In September 2012, then Opposition spokesman for housing, water and the environment Dr Horace Chang said many of the urban areas in Jamaica were being overrun by rats because of waste, overgrowth, inadequate drain cleaning and the poor management of derelict buildings and other places that act as habitat for vermin.
Chang’s call came amid news of troubling rodent infestations on the Pedro Cays, an important source of the country supply of fish, and reports that most urban centres across the island face serious infestation.
He said the growing rat infestation is a sign of the Government’s neglect in rehabilitating and maintaining the country’s infrastructure.
That same year, then Prime Minister Portia Simpson Miller had established the interministerial committee to develop a comprehensive approach and implementation plan to spearhead clean-up activities across the island. The Ministry of Health allocated $13.4 million to pay 61 community health workers as part of a strategy to clean up the island.
The Ministry of Local Government had also also allocated some $18 million to the different parish councils for the clean-up of communities.
But in recent time, there have still been complaints.

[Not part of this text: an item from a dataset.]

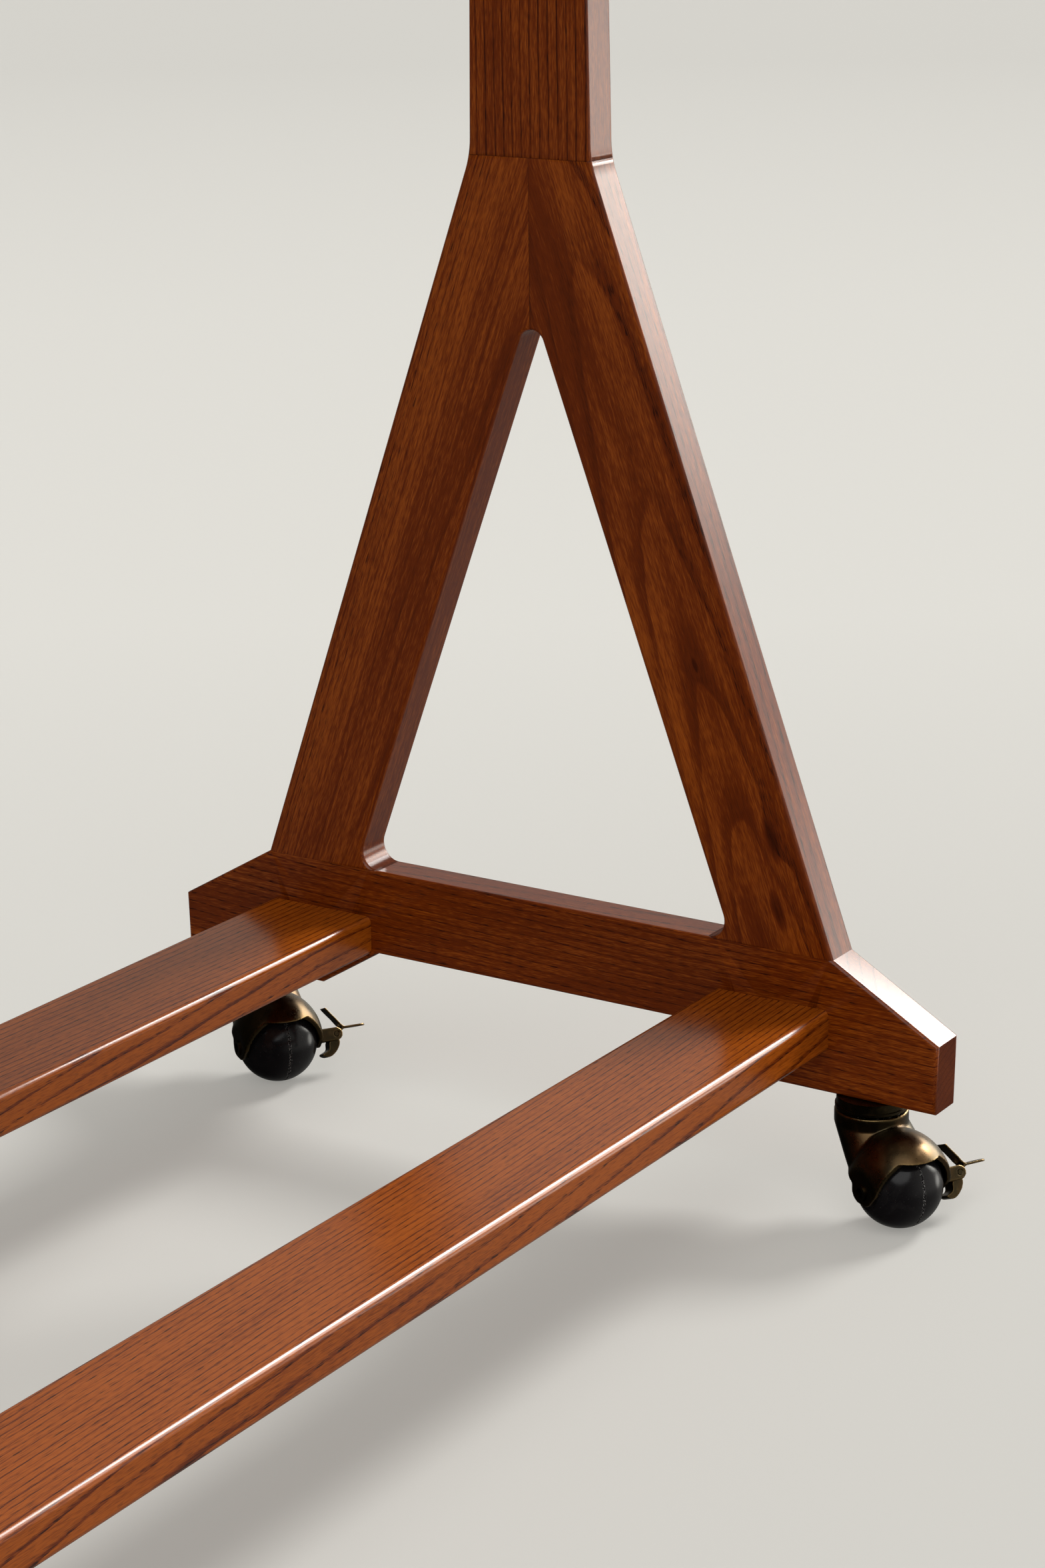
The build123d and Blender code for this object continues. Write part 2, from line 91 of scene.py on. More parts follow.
# A wire is an output socket of a shader node, and arithmetic on it adds Math nodes
class Wire:
    def __init__(self, shader, socket):
        self.shader = shader
        self.socket = socket

    def math(self, operation, *others):
        return self.shader.math(operation, self, *others)

    def __add__(self, other):
        return self.math("ADD", other)

    def __radd__(self, other):
        return self.math("ADD", other)

    def __sub__(self, other):
        return self.math("SUBTRACT", other)

    def __rsub__(self, other):
        return self.shader.math("SUBTRACT", other, self)

    def __mul__(self, other):
        return self.math("MULTIPLY", other)

    def __truediv__(self, other):
        return self.math("DIVIDE", other)

    def __pow__(self, other):
        return self.math("POWER", other)

    def clamped(self):
        return self.math("MINIMUM", 1.0).math("MAXIMUM", 0.0)

    def step(self, low, high):
        settings = {"interpolation_type": "SMOOTHSTEP"}
        values = {"Value": self, "From Min": low, "From Max": high}
        return self.shader.node("ShaderNodeMapRange", settings, values)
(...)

In January 2019, the St James Health Department was granted $1 million from the St James Municipal Corporation to embark on a campaign to rid Gloucester Avenue in Montego Bay of rats. Two years before, the St James Health Department carried out a rodent-control programme at a cost of $6.5 million, along the same avenue.
In August 2020 business operators and commuters in Half-Way Tree, St Andrew, called on public health authorities to intervene, after prolonged sightings of rats under a garbage pile in the vicinity. Vendors lamented that at nights the rats leave the pile and enter their stalls.